Now, we live in a small town. Everybody knows everybody. And I feel extremely fortunate that our oldest child is not even in town, and our other two were home with us that night, so we didn't have to worry whether our kids were either involved or on the periphery of the events that unfolded. But we know plenty of kids whose names have been bandied about as participants or at least onlookers. And a few parents who are mortified and mad as hell at their teens' abysmal judgment.

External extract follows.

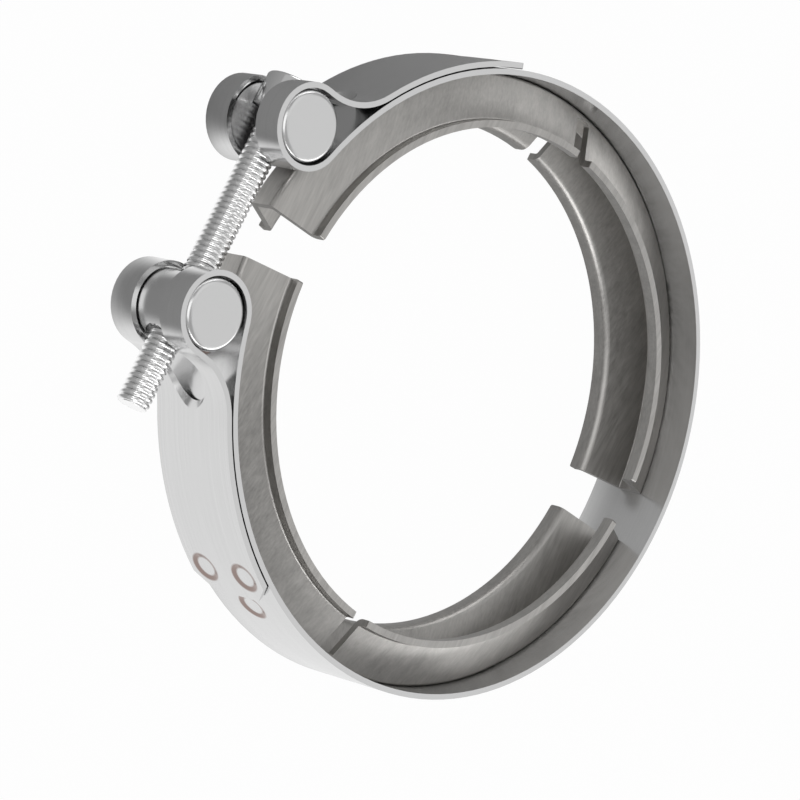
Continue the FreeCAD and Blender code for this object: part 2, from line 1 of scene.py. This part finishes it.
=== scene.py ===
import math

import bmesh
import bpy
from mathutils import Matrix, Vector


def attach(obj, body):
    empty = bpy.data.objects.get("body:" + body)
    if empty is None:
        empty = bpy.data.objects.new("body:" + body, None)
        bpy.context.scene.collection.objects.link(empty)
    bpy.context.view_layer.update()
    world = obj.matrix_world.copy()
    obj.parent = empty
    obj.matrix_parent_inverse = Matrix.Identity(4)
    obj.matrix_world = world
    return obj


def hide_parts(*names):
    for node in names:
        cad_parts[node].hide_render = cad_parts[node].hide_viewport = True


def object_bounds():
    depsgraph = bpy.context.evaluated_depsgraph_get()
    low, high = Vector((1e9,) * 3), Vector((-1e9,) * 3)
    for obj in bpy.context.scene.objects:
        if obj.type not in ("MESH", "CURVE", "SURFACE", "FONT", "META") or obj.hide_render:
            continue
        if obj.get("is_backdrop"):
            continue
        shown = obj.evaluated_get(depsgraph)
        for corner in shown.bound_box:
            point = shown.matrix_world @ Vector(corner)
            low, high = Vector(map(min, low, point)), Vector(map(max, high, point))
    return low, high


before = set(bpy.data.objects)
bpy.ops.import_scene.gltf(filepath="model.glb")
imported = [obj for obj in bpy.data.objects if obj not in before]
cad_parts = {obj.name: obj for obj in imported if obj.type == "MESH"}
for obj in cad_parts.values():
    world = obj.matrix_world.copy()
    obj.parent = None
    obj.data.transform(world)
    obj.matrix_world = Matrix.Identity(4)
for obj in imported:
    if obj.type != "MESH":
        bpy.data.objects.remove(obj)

Monday at the pool saw a revolving door of cops questioning kids. A lot of sober-faced kids coming to reckoning with their idiotic wilding behavior. And no doubt a lot of regrets. Of course for a few of these kids, regrets won't count. Rather they'll face breaking and entering, vandalism and theft charges. They'll lose their spots on their sports teams and positions of leadership at their schools. And deservedly so, though guess what? This will only provide them with far more idle time in which to wreak havoc upon things.

Of course the pool on Monday was chock full of folks with immense outrage, and rightly so. And plenty of finger-pointing to go around. there were a couple of girls with dreadfully tarnished reputations (one of whom apparently was not naked as reported, but had been at the wrong place at the wrong time making out with the wrong guy and got pulled into the whole story because of her proximity to it. The other girl? I hear she's denied it, though apparently it was caught on security cameras. Maybe she can see herself on YouTube...

We took away plenty of lessons to harp on with our kids: guilt by association can be just as damaging as guilt itself. Just because you say you didn't commit the act doesn't mean people are going to believe that, and when rumors take on a life of their own, it's hard to dissipate them. A lesson you can repeat ad nauseum, but until they witness it in action, is meaningless. So perhaps those of us who were merely sideline witnesses owe a debt of thanks to the boneheads who committed the offenses.

And then it all got put into perspective Tuesday morning with a phone call my daughter received first thing. Some girl at her high school killed herself over the weekend. Reports are the usual teen angst was to blame: she'd broken up with her boyfriend, had a fight with her parents. And the rest, sadly, is irrevocable history.

And this morning, an obituary for a baby born several months ago to a teenaged girl whose brother played on a soccer team with our son. He apparently died from Sudden Infant Death Syndrome. Such hard and cruel life lessons for someone who is still a child.

Those teen years are tough. Tough on everyone. Tough on the teens, tough on the witnesses, even, and sometimes tougher still on the parents. No one comes out of the teen years unscathed. But it does make one so grateful for small mercies, so thankful when things go right. Because sometimes it can go so horribly wrong.

5 comments:

Judy Merrill Larsen said...

Ohm Jenny, my heart goes out to all of you. The teen years--for the teens themselves and their parents--are so scary. Sending hugs your way.

Sleeping with Ward Cleaver said...

Thanks Judy.

Barb McKone said...

Hi Jenny-
What a terrible way to start out the school year. It's a Labor Day your children, for better or worse, will never forget, and one of those stories that makes one think- there but for the grace of God... it could happen to any of us. I am, again, so grateful that my daughter is at college, doing her thing, whatever that is, away from here. I feel a little guilty for my relief, but, it's there nonetheless. Those high school years can be AGONIZING. Insert sigh of relief! My thoughts are with your family and your community. And, for your sake, I'm so glad your kids were HOME.

Suzanne Macpherson said...

It is actually hard to believe all that happened in such a short span of time. It REALLY makes you wonder, doesn't it? And thank GOD your kids weren't in the mix. I've had my share of Teens Gone Stupid with my older two, who are cautionary tales for the younger two. But nothing on this scale or tragedy level. Very very disturbing. Double hugs your way.

Laura said...

Hope your youngest is doing better, Jenny. School transitions are so hard.

I was the queen of bad teen judgment. My heart goes out to all of those kids. Each parent is probably thinking that it's their worst nightmare...but that young girl's suicide really puts it in perspective.